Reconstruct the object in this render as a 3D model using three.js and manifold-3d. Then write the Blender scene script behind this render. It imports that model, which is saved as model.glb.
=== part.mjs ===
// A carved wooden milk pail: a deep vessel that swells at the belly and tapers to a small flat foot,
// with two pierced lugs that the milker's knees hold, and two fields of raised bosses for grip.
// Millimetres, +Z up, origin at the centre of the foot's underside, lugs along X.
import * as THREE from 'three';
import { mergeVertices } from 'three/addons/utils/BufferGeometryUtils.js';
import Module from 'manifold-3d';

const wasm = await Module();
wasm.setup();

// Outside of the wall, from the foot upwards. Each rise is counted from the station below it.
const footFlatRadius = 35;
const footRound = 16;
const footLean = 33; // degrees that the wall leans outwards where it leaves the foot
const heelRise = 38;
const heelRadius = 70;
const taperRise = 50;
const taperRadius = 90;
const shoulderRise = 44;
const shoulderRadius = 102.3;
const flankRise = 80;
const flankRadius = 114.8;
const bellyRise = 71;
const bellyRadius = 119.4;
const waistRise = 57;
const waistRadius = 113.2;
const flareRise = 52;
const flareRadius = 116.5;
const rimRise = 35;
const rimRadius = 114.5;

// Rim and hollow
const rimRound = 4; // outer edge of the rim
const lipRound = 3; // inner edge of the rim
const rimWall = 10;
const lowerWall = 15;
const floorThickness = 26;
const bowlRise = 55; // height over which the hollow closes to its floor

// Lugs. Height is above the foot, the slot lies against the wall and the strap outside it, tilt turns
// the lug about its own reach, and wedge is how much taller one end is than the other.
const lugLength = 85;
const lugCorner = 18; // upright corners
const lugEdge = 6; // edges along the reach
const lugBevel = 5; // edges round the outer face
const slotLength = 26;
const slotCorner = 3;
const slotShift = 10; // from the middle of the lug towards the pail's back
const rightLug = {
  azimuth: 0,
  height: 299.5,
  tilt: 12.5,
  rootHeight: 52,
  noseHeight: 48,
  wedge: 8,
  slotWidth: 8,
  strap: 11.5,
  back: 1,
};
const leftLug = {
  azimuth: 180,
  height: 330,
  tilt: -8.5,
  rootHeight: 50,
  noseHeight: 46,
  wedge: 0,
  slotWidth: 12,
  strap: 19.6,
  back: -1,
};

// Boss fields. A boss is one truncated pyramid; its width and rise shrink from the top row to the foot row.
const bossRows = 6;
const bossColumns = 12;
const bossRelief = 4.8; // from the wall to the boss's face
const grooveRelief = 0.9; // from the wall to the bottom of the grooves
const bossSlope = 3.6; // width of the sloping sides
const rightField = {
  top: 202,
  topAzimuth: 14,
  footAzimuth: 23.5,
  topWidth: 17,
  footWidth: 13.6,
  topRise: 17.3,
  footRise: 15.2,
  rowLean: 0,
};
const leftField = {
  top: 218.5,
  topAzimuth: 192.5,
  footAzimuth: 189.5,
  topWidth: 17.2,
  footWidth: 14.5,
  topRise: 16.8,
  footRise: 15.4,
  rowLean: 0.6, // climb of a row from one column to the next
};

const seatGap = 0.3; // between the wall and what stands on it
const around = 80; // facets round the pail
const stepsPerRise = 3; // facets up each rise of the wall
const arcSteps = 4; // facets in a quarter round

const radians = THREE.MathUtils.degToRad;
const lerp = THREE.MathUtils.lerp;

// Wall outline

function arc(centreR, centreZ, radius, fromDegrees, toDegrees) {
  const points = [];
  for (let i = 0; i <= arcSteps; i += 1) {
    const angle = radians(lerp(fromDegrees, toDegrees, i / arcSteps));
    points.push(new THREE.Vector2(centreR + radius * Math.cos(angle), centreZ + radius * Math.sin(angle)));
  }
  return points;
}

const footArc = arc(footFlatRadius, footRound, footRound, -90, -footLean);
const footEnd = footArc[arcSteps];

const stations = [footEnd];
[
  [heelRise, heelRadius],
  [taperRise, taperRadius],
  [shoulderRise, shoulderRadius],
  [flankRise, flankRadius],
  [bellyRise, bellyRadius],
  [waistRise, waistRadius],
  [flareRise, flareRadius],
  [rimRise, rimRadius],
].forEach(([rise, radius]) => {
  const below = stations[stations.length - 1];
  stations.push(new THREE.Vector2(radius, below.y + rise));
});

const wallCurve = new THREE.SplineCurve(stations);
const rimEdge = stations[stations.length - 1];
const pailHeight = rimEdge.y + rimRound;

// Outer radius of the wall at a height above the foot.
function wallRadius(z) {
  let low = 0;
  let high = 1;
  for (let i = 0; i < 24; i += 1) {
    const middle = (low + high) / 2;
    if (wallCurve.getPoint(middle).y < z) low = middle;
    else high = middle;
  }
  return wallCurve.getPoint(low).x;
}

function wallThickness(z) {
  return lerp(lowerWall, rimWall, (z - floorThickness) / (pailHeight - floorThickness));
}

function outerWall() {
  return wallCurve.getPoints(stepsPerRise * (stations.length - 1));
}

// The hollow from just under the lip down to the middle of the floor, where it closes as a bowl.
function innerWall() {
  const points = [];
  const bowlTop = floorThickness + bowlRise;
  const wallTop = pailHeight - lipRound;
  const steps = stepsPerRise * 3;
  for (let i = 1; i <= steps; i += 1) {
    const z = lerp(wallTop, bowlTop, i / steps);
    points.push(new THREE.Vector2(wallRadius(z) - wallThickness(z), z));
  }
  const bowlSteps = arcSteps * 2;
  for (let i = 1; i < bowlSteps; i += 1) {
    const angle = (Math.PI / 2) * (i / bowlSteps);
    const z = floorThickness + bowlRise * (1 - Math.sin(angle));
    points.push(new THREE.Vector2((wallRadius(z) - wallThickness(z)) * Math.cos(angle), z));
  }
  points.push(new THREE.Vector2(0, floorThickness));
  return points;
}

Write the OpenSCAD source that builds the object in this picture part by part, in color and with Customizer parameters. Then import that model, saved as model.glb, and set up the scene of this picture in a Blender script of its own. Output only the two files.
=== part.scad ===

[WHAT IS NEEDED] Reproduce all data above, unchanged.

[WRITTEN SOLUTION]
Reconstruct the object in this render as a 3D model using three.js and manifold-3d. Then write the Blender scene script behind this render. It imports that model, which is saved as model.glb.
=== part.mjs ===
// A carved wooden milk pail: a deep vessel that swells at the belly and tapers to a small flat foot,
// with two pierced lugs that the milker's knees hold, and two fields of raised bosses for grip.
// Millimetres, +Z up, origin at the centre of the foot's underside, lugs along X.
import * as THREE from 'three';
import { mergeVertices } from 'three/addons/utils/BufferGeometryUtils.js';
import Module from 'manifold-3d';

const wasm = await Module();
wasm.setup();

// Outside of the wall, from the foot upwards. Each rise is counted from the station below it.
const footFlatRadius = 35;
const footRound = 16;
const footLean = 33; // degrees that the wall leans outwards where it leaves the foot
const heelRise = 38;
const heelRadius = 70;
const taperRise = 50;
const taperRadius = 90;
const shoulderRise = 44;
const shoulderRadius = 102.3;
const flankRise = 80;
const flankRadius = 114.8;
const bellyRise = 71;
const bellyRadius = 119.4;
const waistRise = 57;
const waistRadius = 113.2;
const flareRise = 52;
const flareRadius = 116.5;
const rimRise = 35;
const rimRadius = 114.5;

// Rim and hollow
const rimRound = 4; // outer edge of the rim
const lipRound = 3; // inner edge of the rim
const rimWall = 10;
const lowerWall = 15;
const floorThickness = 26;
const bowlRise = 55; // height over which the hollow closes to its floor

// Lugs. Height is above the foot, the slot lies against the wall and the strap outside it, tilt turns
// the lug about its own reach, and wedge is how much taller one end is than the other.
const lugLength = 85;
const lugCorner = 18; // upright corners
const lugEdge = 6; // edges along the reach
const lugBevel = 5; // edges round the outer face
const slotLength = 26;
const slotCorner = 3;
const slotShift = 10; // from the middle of the lug towards the pail's back
const rightLug = {
  azimuth: 0,
  height: 299.5,
  tilt: 12.5,
  rootHeight: 52,
  noseHeight: 48,
  wedge: 8,
  slotWidth: 8,
  strap: 11.5,
  back: 1,
};
const leftLug = {
  azimuth: 180,
  height: 330,
  tilt: -8.5,
  rootHeight: 50,
  noseHeight: 46,
  wedge: 0,
  slotWidth: 12,
  strap: 19.6,
  back: -1,
};

// Boss fields. A boss is one truncated pyramid; its width and rise shrink from the top row to the foot row.
const bossRows = 6;
const bossColumns = 12;
const bossRelief = 4.8; // from the wall to the boss's face
const grooveRelief = 0.9; // from the wall to the bottom of the grooves
const bossSlope = 3.6; // width of the sloping sides
const rightField = {
  top: 202,
  topAzimuth: 14,
  footAzimuth: 23.5,
  topWidth: 17,
  footWidth: 13.6,
  topRise: 17.3,
  footRise: 15.2,
  rowLean: 0,
};
const leftField = {
  top: 218.5,
  topAzimuth: 192.5,
  footAzimuth: 189.5,
  topWidth: 17.2,
  footWidth: 14.5,
  topRise: 16.8,
  footRise: 15.4,
  rowLean: 0.6, // climb of a row from one column to the next
};

const seatGap = 0.3; // between the wall and what stands on it
const around = 80; // facets round the pail
const stepsPerRise = 3; // facets up each rise of the wall
const arcSteps = 4; // facets in a quarter round

const radians = THREE.MathUtils.degToRad;
const lerp = THREE.MathUtils.lerp;

// Wall outline

function arc(centreR, centreZ, radius, fromDegrees, toDegrees) {
  const points = [];
  for (let i = 0; i <= arcSteps; i += 1) {
    const angle = radians(lerp(fromDegrees, toDegrees, i / arcSteps));
    points.push(new THREE.Vector2(centreR + radius * Math.cos(angle), centreZ + radius * Math.sin(angle)));
  }
  return points;
}

const footArc = arc(footFlatRadius, footRound, footRound, -90, -footLean);
const footEnd = footArc[arcSteps];

const stations = [footEnd];
[
  [heelRise, heelRadius],
  [taperRise, taperRadius],
  [shoulderRise, shoulderRadius],
  [flankRise, flankRadius],
  [bellyRise, bellyRadius],
  [waistRise, waistRadius],
  [flareRise, flareRadius],
  [rimRise, rimRadius],
].forEach(([rise, radius]) => {
  const below = stations[stations.length - 1];
  stations.push(new THREE.Vector2(radius, below.y + rise));
});

const wallCurve = new THREE.SplineCurve(stations);
const rimEdge = stations[stations.length - 1];
const pailHeight = rimEdge.y + rimRound;

// Outer radius of the wall at a height above the foot.
function wallRadius(z) {
  let low = 0;
  let high = 1;
  for (let i = 0; i < 24; i += 1) {
    const middle = (low + high) / 2;
    if (wallCurve.getPoint(middle).y < z) low = middle;
    else high = middle;
  }
  return wallCurve.getPoint(low).x;
}

function wallThickness(z) {
  return lerp(lowerWall, rimWall, (z - floorThickness) / (pailHeight - floorThickness));
}

function outerWall() {
  return wallCurve.getPoints(stepsPerRise * (stations.length - 1));
}

// The hollow from just under the lip down to the middle of the floor, where it closes as a bowl.
function innerWall() {
  const points = [];
  const bowlTop = floorThickness + bowlRise;
  const wallTop = pailHeight - lipRound;
  const steps = stepsPerRise * 3;
  for (let i = 1; i <= steps; i += 1) {
    const z = lerp(wallTop, bowlTop, i / steps);
    points.push(new THREE.Vector2(wallRadius(z) - wallThickness(z), z));
  }
  const bowlSteps = arcSteps * 2;
  for (let i = 1; i < bowlSteps; i += 1) {
    const angle = (Math.PI / 2) * (i / bowlSteps);
    const z = floorThickness + bowlRise * (1 - Math.sin(angle));
    points.push(new THREE.Vector2((wallRadius(z) - wallThickness(z)) * Math.cos(angle), z));
  }
  points.push(new THREE.Vector2(0, floorThickness));
  return points;
}

Write the OpenSCAD source that builds the object in this picture part by part, in color and with Customizer parameters. Then import that model, saved as model.glb, and set up the scene of this picture in a Blender script of its own. Output only the two files.
=== part.scad ===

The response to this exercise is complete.